I mean REALLY miniature!
Was not able to find any ornaments to fit these, unfortunately...some _Lycopodium clavatum_ from a creek bank in Darlington County, SC, some plastic glitter, and a nice backdrop of blooming _Schlumbergera truncata[/I and VOILA!  Instant miniature Christmas trees!  







And with fake snow for that wintry look(cotton ball):






Because it's just not Christmas without some prehistoric plants.

pitbulllady_

Reactions: Like 2


----------



## web eviction (Dec 17, 2012)

Maybe some tiny colored beads and something sticky could provid these oranaments you seek?


----------



## pitbulllady (Dec 17, 2012)

web eviction said:


> Maybe some tiny colored beads and something sticky could provid these oranaments you seek?

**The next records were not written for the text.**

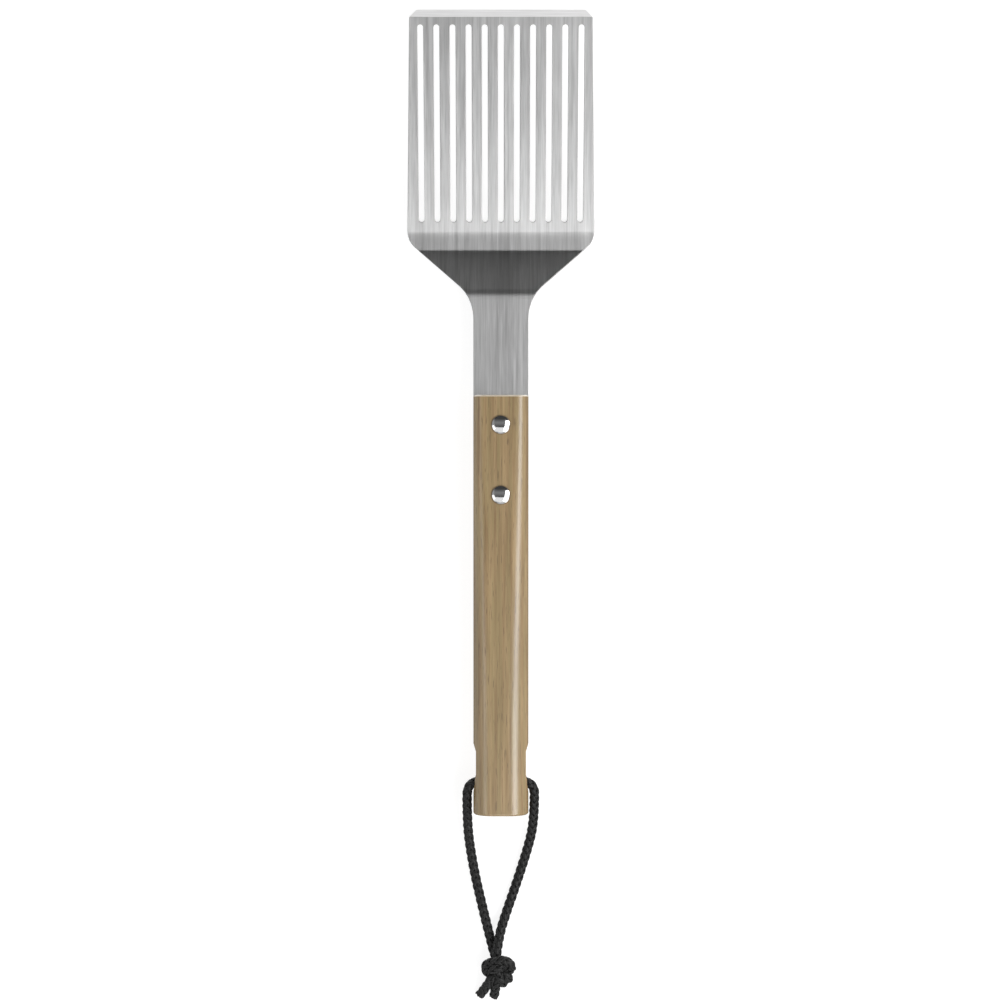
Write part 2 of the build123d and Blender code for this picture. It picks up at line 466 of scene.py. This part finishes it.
def new_material(name):
    material = bpy.data.materials.new(name)
    material.use_nodes = True
    tree = material.node_tree
    return material, tree, tree.nodes["Principled BSDF"]


def streaks(tree, scale, stretch, detail=4.0, roughness=0.6, seed=0.0):
    """Noise drawn out along an axis: stretch divides the pattern's scale along X, Y and Z."""
    where = add(tree, "TexCoord").outputs["Object"]
    size = tuple(scale / s for s in stretch)
    mapped = add(tree, "Mapping", {"Vector": where, "Scale": size, "Location": (seed, seed, seed)})
    noise = add(
        tree,
        "TexNoise",
        {"Vector": mapped.outputs[0], "Scale": 1.0, "Detail": detail, "Roughness": roughness},
    )
    return noise.outputs[0]


def ramp(tree, value, low, high, low_to=0.0, high_to=1.0):
    """value, mapped so that low gives low_to and high gives high_to, and held beyond them."""
    node = add(
        tree,
        "MapRange",
        {"Value": value, "From Min": low, "From Max": high, "To Min": low_to, "To Max": high_to},
    )
    return node.outputs[0]


def mix(tree, factor, a, b):
    node = add(tree, "Mix", {0: factor, 6: a, 7: b}, data_type="RGBA")
    return node.outputs[2]


def math(tree, operation, a, b):
    return add(tree, "Math", {0: a, 1: b}, operation=operation).outputs[0]


def place_on(tree, axis):
    """A surface point's coordinate along X, Y or Z, in metres."""
    where = add(tree, "TexCoord").outputs["Object"]
    return add(tree, "SeparateXYZ", {0: where}).outputs[axis]


def grey(value):
    return (value, value, value, 1.0)


LIP_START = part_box("blade_and_tang")[1][1] - LIP_DEPTH
HANDLE_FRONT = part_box("handle")[1][1]
RIVET_BOXES = [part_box(name) for name in ("front_rivet_top", "rear_rivet_top")]


def brushed_steel():
    """Stainless brushed along the tool, with the front lip ground crosswise and duller."""
    material, tree, shader = new_material("brushed_steel")
    on_lip = math(tree, "GREATER_THAN", place_on(tree, "Y"), LIP_START)
    fine = streaks(tree, 1500.0, (1, 32, 32), detail=3.0, seed=1.0)
    coarse = streaks(tree, 420.0, (1, 60, 60), detail=3.0, seed=5.0)
    lengthwise = math(tree, "ADD", fine, coarse)
    crosswise = streaks(tree, 2600.0, (60, 1, 1), detail=3.0, seed=8.0)
    dark, light = STEEL_GREYS
    body = mix(tree, ramp(tree, lengthwise, *STREAK_RANGE), grey(dark), grey(light))
    dark, light = LIP_GREYS
    lip = mix(tree, ramp(tree, crosswise, 0.35, 0.65), grey(dark), grey(light))
    roughness = ramp(tree, lengthwise, *STREAK_RANGE, *STEEL_ROUGHNESS)
    lip_roughness = math(tree, "MULTIPLY", on_lip, LIP_ROUGHNESS)
    across_grain = add(tree, "CombineXYZ", {"X": 1.0, "Y": 0.0, "Z": 0.0})
    inputs = {
        "Base Color": mix(tree, on_lip, body, lip),
        "Roughness": math(tree, "MAXIMUM", roughness, lip_roughness),
        "Tangent": across_grain.outputs[0],
        "Metallic": ramp(tree, on_lip, 0.0, 1.0, 1.0, LIP_METALLIC),
        "Anisotropic": STEEL_ANISOTROPY,
        "Specular Tint": grey(STEEL_EDGE_TINT),
    }
    set_inputs(tree, shader, inputs)
    return material


def polished_steel():
    material, tree, shader = new_material("polished_steel")
    haze = streaks(tree, 900.0, (1, 1, 1), seed=2.0)
    dark, light = RIVET_GREYS
    inputs = {
        "Base Color": mix(tree, haze, grey(dark), grey(light)),
        "Roughness": ramp(tree, haze, 0.3, 0.7, *RIVET_ROUGHNESS),
        "Metallic": 1.0,
    }
    set_inputs(tree, shader, inputs)
    return material


def sum_of_squares(tree, a, b):
    return math(tree, "ADD", math(tree, "MULTIPLY", a, a), math(tree, "MULTIPLY", b, b))


def painted_rivet_shade(tree, low, high):
    """How much painted shade darkens the wood in a ring beside a rivet head, given the head's box."""
    middle = [(low[k] + high[k]) / 2 for k in (0, 1)]
    across = math(tree, "SUBTRACT", place_on(tree, "X"), middle[0])
    along = math(tree, "SUBTRACT", place_on(tree, "Y"), middle[1])
    distance = math(tree, "SQRT", sum_of_squares(tree, across, along), 0.0)
    rim = (high[0] - low[0]) / 2
    return ramp(tree, distance, rim, rim + SHADE_RING_WIDTH, SHADE_RING_STRENGTH, 0.0)


def lacquered_wood():
    """Straight-grained hardwood under satin lacquer, with painted shade in a ring round each rivet head and
    a painted highlight along its front arris.
    """
    material, tree, shader = new_material("lacquered_wood")
    bands = streaks(tree, 260.0, (1, 26, 1.6), detail=5.0, seed=3.0)
    tints = streaks(tree, 420.0, (1, 45, 1), detail=2.0, seed=15.0)
    fibres = streaks(tree, 1300.0, (1, 50, 1), detail=4.0, seed=7.0)
    pores = streaks(tree, 1700.0, (1, 16, 1), detail=1.0, seed=11.0)
    base = mix(tree, ramp(tree, bands, 0.40, 0.60), BROWN_WOOD, PALE_WOOD)
    base = mix(tree, ramp(tree, tints, 0.45, 0.60, 0.0, 0.6), base, OLIVE_WOOD)
    base = mix(tree, ramp(tree, fibres, 0.48, 0.72, 0.0, 0.7), base, BROWN_WOOD)
    base = mix(tree, ramp(tree, pores, 0.63, 0.69, 0.0, 0.6), base, DARK_WOOD)
    # Painted shade: the wood is darkened in a ring round each rivet head
    for low, high in RIVET_BOXES:
        base = mix(tree, painted_rivet_shade(tree, low, high), base, DARK_WOOD)
    # Painted highlight: a pale band over the front of the handle, along its arris
    painted_front_highlight = math(tree, "GREATER_THAN", place_on(tree, "Y"), HANDLE_FRONT - FRONT_HIGHLIGHT_DEPTH)
    height = math(tree, "SUBTRACT", fibres, pores)
    bump = add(tree, "Bump", {"Height": height, "Strength": 0.25, "Distance": 0.06 * MM})
    inputs = {
        "Base Color": mix(tree, painted_front_highlight, base, FRONT_HIGHLIGHT_WOOD),
        "Roughness": ramp(tree, fibres, 0.3, 0.7, *WOOD_ROUGHNESS),
        "Normal": bump.outputs[0],
        "Coat Weight": 1.0,
        "Coat Roughness": LACQUER_ROUGHNESS,
        "Coat IOR": LACQUER_IOR,
    }
    set_inputs(tree, shader, inputs)
    return material


def black_cord():
    material, tree, shader = new_material("black_cord")
    fibre = streaks(tree, 1600.0, (1, 1, 1), detail=4.0, seed=4.0)
    dark, light = CORD_GREYS
    bump = add(tree, "Bump", {"Height": fibre, "Strength": 0.5, "Distance": 0.1 * MM})
    inputs = {
        "Base Color": mix(tree, ramp(tree, fibre, 0.42, 0.66), grey(dark), grey(light)),
        "Normal": bump.outputs[0],
        "Roughness": CORD_ROUGHNESS,
        "Specular IOR Level": CORD_SPECULAR,
        "Sheen Weight": CORD_SHEEN,
        "Sheen Roughness": CORD_SHEEN_ROUGHNESS,
    }
    set_inputs(tree, shader, inputs)
    return material


# Studio


def make_floor():
    mesh = bpy.data.meshes.new("floor")
    half = FLOOR_HALF_WIDTH
    corners = [(-half, -half, 0), (half, -half, 0), (half, half, 0), (-half, half, 0)]
    mesh.from_pydata(corners, [], [(0, 1, 2, 3)])
    floor = bpy.data.objects.new("floor", mesh)
    floor.location.z = -FLOOR_DROP
    floor.visible_glossy = False
    bpy.context.scene.collection.objects.link(floor)
    material, tree, shader = new_material("floor")
    inputs = {
        "Base Color": grey(FLOOR_GREY),
        "Roughness": FLOOR_ROUGHNESS,
        "Emission Color": grey(1.0),
        "Emission Strength": FLOOR_GLOW,
    }
    set_inputs(tree, shader, inputs)
    mesh.materials.append(material)


def softbox(name, polar, azimuth, distance, length, height, radiance):
    """A light panel that faces the tool. polar is its angle from straight up and azimuth its angle
    from +X, both in degrees. Its length is level, and its height runs up and over the tool."""
    data = bpy.data.lights.new(name, "AREA")
    data.shape = "RECTANGLE"
    data.size = length
    data.size_y = height
    data.energy = radiance * pi * length * height
    light = bpy.data.objects.new(name, data)
    polar, azimuth = radians(polar), radians(azimuth)
    away = Vector((sin(polar) * cos(azimuth), sin(polar) * sin(azimuth), cos(polar)))
    light.location = away * distance
    light.rotation_euler = away.to_track_quat("Z", "Y").to_euler()
    light.visible_camera = False
    bpy.context.scene.collection.objects.link(light)


def make_world():
    """A studio that is dim overhead, dimmer high towards +Y, bright at the +Y horizon, and paler low
    on the other three sides. The camera sees a plain pale backdrop. Each ramp gives the brightness
    between two values of the direction's x, y or z, which run from -1 to 1."""
    world = bpy.data.worlds.new("studio")
    bpy.context.scene.world = world
    world.use_nodes = True
    tree = world.node_tree
    direction = add(tree, "TexCoord").outputs["Generated"]
    x, y, z = add(tree, "SeparateXYZ", {0: direction}).outputs
    overhead = ramp(tree, y, -0.15, 0.2, 0.13, 0.28)
    overhead = math(tree, "MULTIPLY", overhead, ramp(tree, y, 0.3, 0.65, 1.0, 0.25))
    horizon = ramp(tree, z, 0.10, 0.19, 2.4, 0.0)
    horizon = math(tree, "MULTIPLY", horizon, ramp(tree, y, 0.3, 0.6))
    right_wall = ramp(tree, x, 0.82, 0.92, 0.0, 0.4)
    left_wall = ramp(tree, x, -0.75, -0.55, 0.45, 0.0)
    front_wall = ramp(tree, y, -0.78, -0.70, 0.70, 0.0)
    seen_by_camera = add(tree, "LightPath").outputs["Is Camera Ray"]
    backdrop = math(tree, "MULTIPLY", seen_by_camera, BACKDROP_BRIGHTNESS)
    light = overhead
    for part in (horizon, right_wall, left_wall, front_wall, backdrop):
        light = math(tree, "MAXIMUM", light, part)
    tree.links.new(light, tree.nodes["Background"].inputs["Color"])


def make_lights():
    make_world()
    for settings in SOFTBOXES:
        softbox(**settings)
    bpy.context.scene.view_settings.view_transform = "Standard"


def paint(names, material):
    for name in names:
        slots = nodes[name].data.materials
        slots.clear()
        slots.append(material)


make_camera()
make_floor()
make_lights()
make_cord(black_cord())
paint(["blade_and_tang"], brushed_steel())
paint([name for name in nodes if "rivet" in name], polished_steel())
paint(["handle"], lacquered_wood())
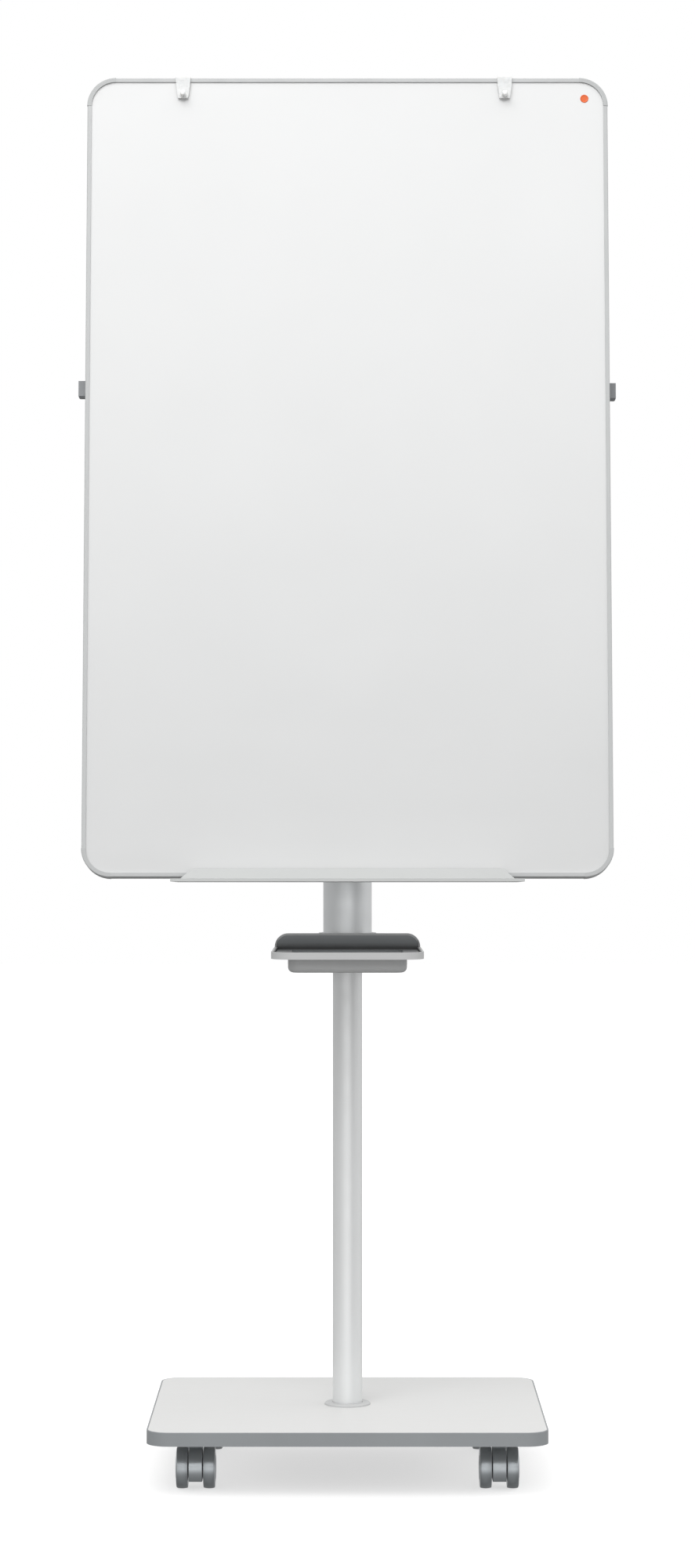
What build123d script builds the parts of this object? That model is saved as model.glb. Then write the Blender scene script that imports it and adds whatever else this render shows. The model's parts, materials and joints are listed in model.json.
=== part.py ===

LOL, my "trees" are less than two inches tall, so I don't think they can support even seed beads.

pitbulllady


----------



## lagomorphette (Dec 17, 2012)

cute!! I like the addition of the "snow" : )


----------



## catfishrod69 (Dec 17, 2012)

Use sesame seeds, or sprinkles for cookies, or look through the craft section in walmart.


----------



## MarkmD (Dec 17, 2012)

Very smart, you must have spent some time creating it.


----------